Being a Carné/Prévert production, the universe is destined for destruction from the opening shot, in which the camera happily follows a bucolic horse and cart before tilting up to reveal a doom-laden hotel. After an ominous ascension to the top floor, angry language and gunshots ring out. A man stumbles out of a room and painstakingly somersaults down two flights of stairs. The murderer, François (Jean Gabin), locks himself in his room and threatens to kill anyone who imposes upon his solitude. Basically, that’s the end of the movie, barring a few scenes that lend an unspeakably bleak connotation to the English translation of the film’s title: Daybreak. As François sits and waits for the law to close about him, he gazes onto a street that dutifully shimmers into an explanatory flashback.
As François slaves away in a hellish factory, a young girl (Jacqueline Laurent) enters the room bearing a bouquet of flowers. After introducing herself as Françoise (she shares a birthday with François), she discovers that her flowers have died, killed by the fumes from the factory. Needless to say, the movie is hardly subtle in its fatalism. “Everyone is asleep but us two,” Françoise later whispers, and François promptly rejoins, “It is as though the whole world were dead.” “You begin to live when you’re in love,” she trills (foolish girl, do you not realize whose film you appear in?). In response, the man pulls out a cigarette, coughs painfully, and mentions his bad health.

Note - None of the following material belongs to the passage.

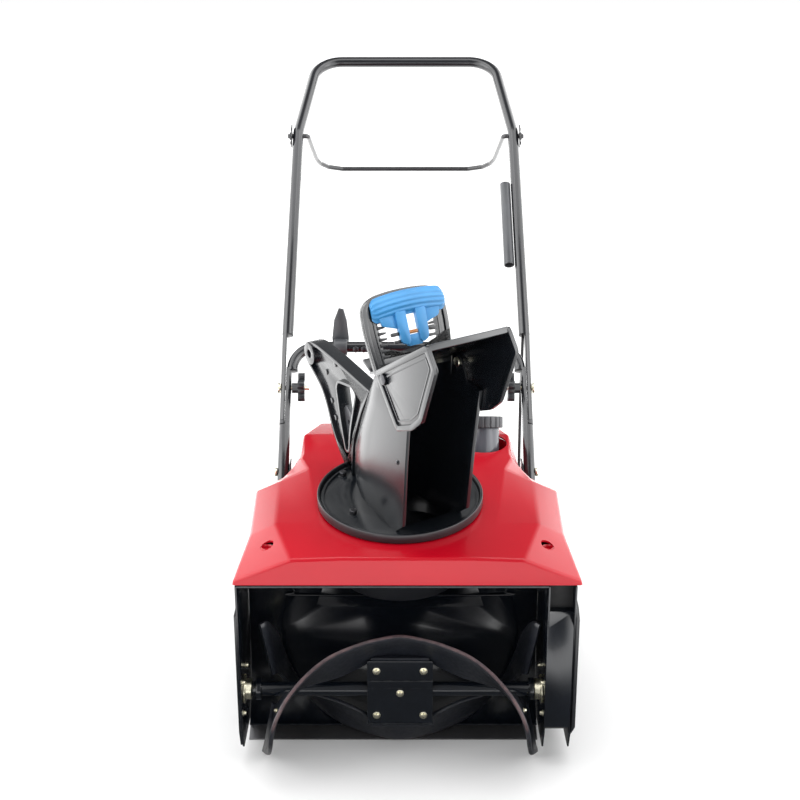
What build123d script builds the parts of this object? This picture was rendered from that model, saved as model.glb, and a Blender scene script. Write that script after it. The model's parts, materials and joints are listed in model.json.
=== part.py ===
"""Single stage snowblower, built piece by piece in millimetres.

+X is the right-hand side seen from the intake, +Y runs back towards the operator and +Z is up.
The origin is on the ground, at the centre of the scraper's lower face.
"""

import math
import os

from build123d import *

os.makedirs("parts", exist_ok=True)

# ---- driving dimensions -------------------------------------------------------------------
SHEET = 3.0  # steel sheet
PLAY = 0.05  # running clearance round a shaft
LEFT_WALL, RIGHT_WALL = -280.0, 232.0  # inner faces of the auger chamber
COVER_X = 276.0  # inner face of the right side plate
LIP_Y, LIP_Z = -96.5, 350.0  # upper front edge of the intake
CENTRE_X = -12.0  # rotor and chute centre, left of the belt drive

ROTOR_Y, ROTOR_Z, ROTOR_R = -47.0, 126.5, 124.0
CHAMBER_R = 130.0
SHAFT_R = 12.5
PADDLE_T = 7.0
PLATE_W, PLATE_H = 112.0, 124.0  # clamp plates at the rotor's middle

CHUTE_O = (CENTRE_X, 85.0, 421.0)
CHUTE_TILT = 7.0  # forward lean of the chute axis, degrees
CHUTE_TURN = 29.0  # heading of the chute at rest, degrees from straight ahead
NECK_R, RING_R = 117.0, 143.0
CHUTE_W = 68.0  # half width of the chute channel
PIVOT_A, PIVOT_H = 78.0, 284.0  # deflector hinge, ahead of and above the chute's origin

CRANK_Y, CRANK_Z, CRANK_R = 262.0, 252.0, 10.0
ROTOR_PULLEY_R, ENGINE_PULLEY_R, IDLER_R = 41.0, 17.0, 19.0
BELT_X, GROOVE = 255.0, 5.0
IDLER_PIVOT, IDLER_AXIS = (176.0, 133.0), (128.0, 137.0)

WHEEL_Y, WHEEL_R, WHEEL_X, WHEEL_W = 330.0, 101.5, 190.0, 44.0
AXLE_R = 8.0
FLOOR_Z, RAIL_X, SHELF_Z, EAR_X = 148.0, 150.0, 229.0, 219.5  # pressed engine frame

TUBE_R, PRESSED_R = 11.1, 10.8  # round tube, and its ends pressed half round
HANDLE_X, BEND_X = 234.0, 226.0
HANDLE_BASE, HANDLE_RAKE = (340.0, 375.0), 46.0  # y, z and slope of the handle line
LEG_END_L, UPPER_END_L, FOLD_L, BAR_TURN_L = -60.0, 97.0, 167.0, 206.0
CROSSBAR_L, SPLIT_L, BEND_L = 256.0, 282.0, 760.0
LOOP_RAKE, LOOP_L, LOOP_HALF = 31.0, 233.0, 193.0
LEVER_X = -129.0  # hand lever on the crossbar
TOOL_L0, TOOL_L1, TOOL_R = 440.0, 632.0, 10.5
BAIL_R, BAIL_PIVOT_L, BAIL_REACH, BAIL_DROP = 4.8, 750.0, 236.0, -28.0

TILT = math.radians(CHUTE_TILT)
CHUTE_UP = Vector(0, -math.sin(TILT), math.cos(TILT))


def save(piece, name):
    """Labels a finished piece and writes its STEP file."""
    piece.part.label = name
    export_step(piece.part, f"parts/{name}.step")


# ---- planes and small helpers -------------------------------------------------------------
def side(x):
    """Plane square to X at x: local x is +Y and local y is +Z."""
    return Plane(origin=(x, 0, 0), x_dir=(0, 1, 0), z_dir=(1, 0, 0))


def chute_level(h, turn=CHUTE_TURN):
    """Plane square to the chute axis at height h: local x to the right, local y to the back."""
    angle = math.radians(turn)
    back = Vector(0, math.cos(TILT), math.sin(TILT))
    x_dir = Vector(1, 0, 0) * math.cos(angle) + back * math.sin(angle)
    return Plane(origin=Vector(*CHUTE_O) + CHUTE_UP * h, x_dir=x_dir, z_dir=CHUTE_UP)


def chute_side(w):
    """Upright plane along the chute's heading, w to its right: local x forward, local y up."""
    level = chute_level(0)
    forward = -level.y_dir
    return Plane(origin=level.origin + level.x_dir * w, x_dir=forward, z_dir=-level.x_dir)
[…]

Mathematically moving toward its inevitable conclusion, Le Jour se lève introduces two more characters: Valentin and Clara. Valentin (Jules Berry) is a shady circus performer, but Françoise adores him. Clara (Arletty) has just left Valentin and immediately falls for François, who, in turn, is too smitten with the easily distracted Françoise to notice. For the most part, the film consists of leisurely conversations between two or three of these characters. Seemingly natural, these carefully structured dialogues reveal just enough information to produce the most tragic effect possible. This delightful paradox, teetering between spontaneity and artifice, is common to poetic realism, the stylistic movement this film represents.
The film functions effectively as a simple ode to love striving against evil. Yet although the mournful ride is most satisfying, Le Jour se lève succeeds precisely because it rises above its melodrama. Indeed, the audience is instructed what to think—Valentin brands dogs with a hot iron and flicks the wounds with his whip, whereas François moons nobly about his room, warring against the world for love. However, even the two police officers battling against François are young, handsome, and well-intentioned. Le Jour se lève subverts its own storytelling abilities, abandoning its persuasive delineations of good and evil to portray its characters in a flawed, yet humanistic light.
For all his cruelty, Valentin is immensely likable. With each new fantastic story he spins, we desperately want to believe him—proud eyes and acute self-awareness preclude his deceptive nature. Even when caught lying, he neatly drops his story and acknowledges his innocuous motives: protecting young Françoise from François, an unhealthy, penniless man with little to offer. And for all of her innocence (mealy virtuosity renders Jacqueline Laurent’s performance the weakest in the film), Françoise seems quite duplicitous. Her manipulation never emerges from the subtext, but her careless bobbing from man to man begs a few questions, especially for a self-proclaimed maiden of purity. François, aside from an irresponsible temper, has a distasteful, hypocritical obsession with virginity (notice which words provoke him to pull the murderous trigger).
Finally, there is Clara. Françoise is obsessed with Valentin, both men are obsessed with Françoise, and Clara herself is obsessed with François. With the help of a simple diagram, we soon realize that nobody pines for poor Clara. Nonetheless, while those about her contemplate suicide and swoon dramatically, Clara picks up the pieces. François eagerly submits to destruction, but Clara refuses to be crushed by the horrible world she inhabits. Nearly twenty years older than Jacqueline Laurent, Arletty brings resigned dignity to her woman of loose morals. While receiving far less screen-time than her companions, Clara is the heart and soul of Le Jour se lève. Beyond the martyrdom lies a film willing to sacrifice romance itself to escape the bleakness.